Modeling and control for an integrated permanent magnet toroidal motor drive with nonlinear electromagnetic parameters

Abstract

This paper presents the modeling, controller design and testing of the integrated permanent magnet toroidal motor drive. As one kind of direct-drive composite motor drive, the integration and configuration for permanent magnet toroidal motor are presented. Based on its special rotor structure, the magnetic flux linkages of the worm stator windings are deduced with its structural and kinematic parameters. The voltage equations and electromagnetic torque in rotary two-phase coordinate are presented. The dynamic machine model for permanent magnet toroidal motor drive is established with nonlinear time-varying electromagnetic parameters, which include inductances and differential information. Then, the dynamic performance with periodic fluctuation is analyzed. Based on the effect analysis for the dynamic response, the electromagnetic torque model of permanent magnet toroidal motor drive is properly simplified.
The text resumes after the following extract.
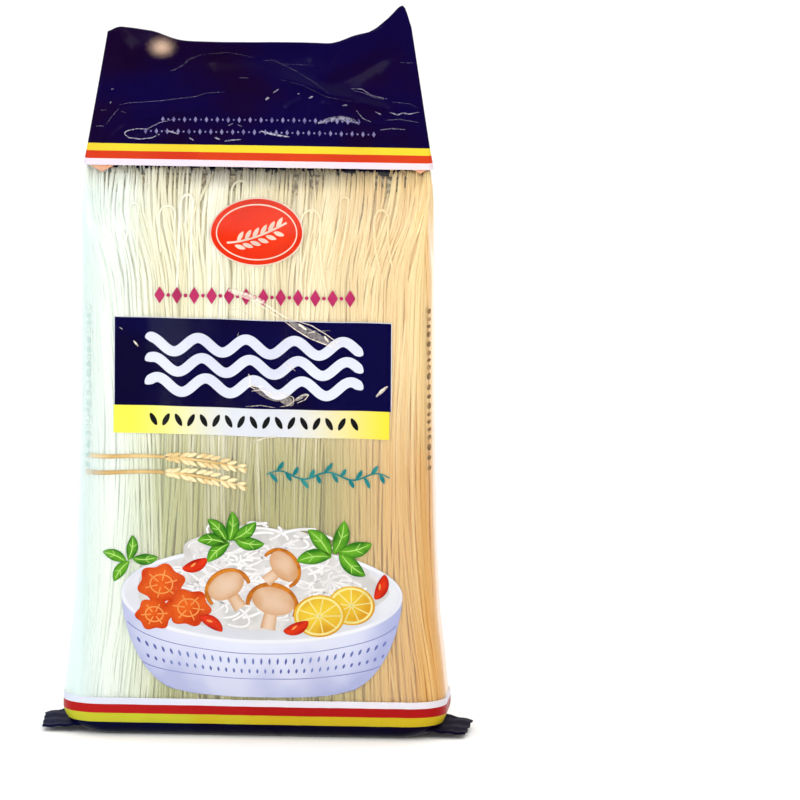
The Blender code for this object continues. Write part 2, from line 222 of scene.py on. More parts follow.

In order to improve the output performance of toroidal motor drive, a terminal sliding surface is introduced in the controller design to accelerate the response speed, and meanwhile, the sliding mode observer is proposed to estimate the angular speed of the rotor in the feedback loop to achieve better tracking performance. The foundation test of inductance was conducted and demonstrates the validity of the machine model. The simulation results show that the proposed control strategy can significantly improve the dynamic behavior and robustness of the permanent magnet toroidal motor drive system.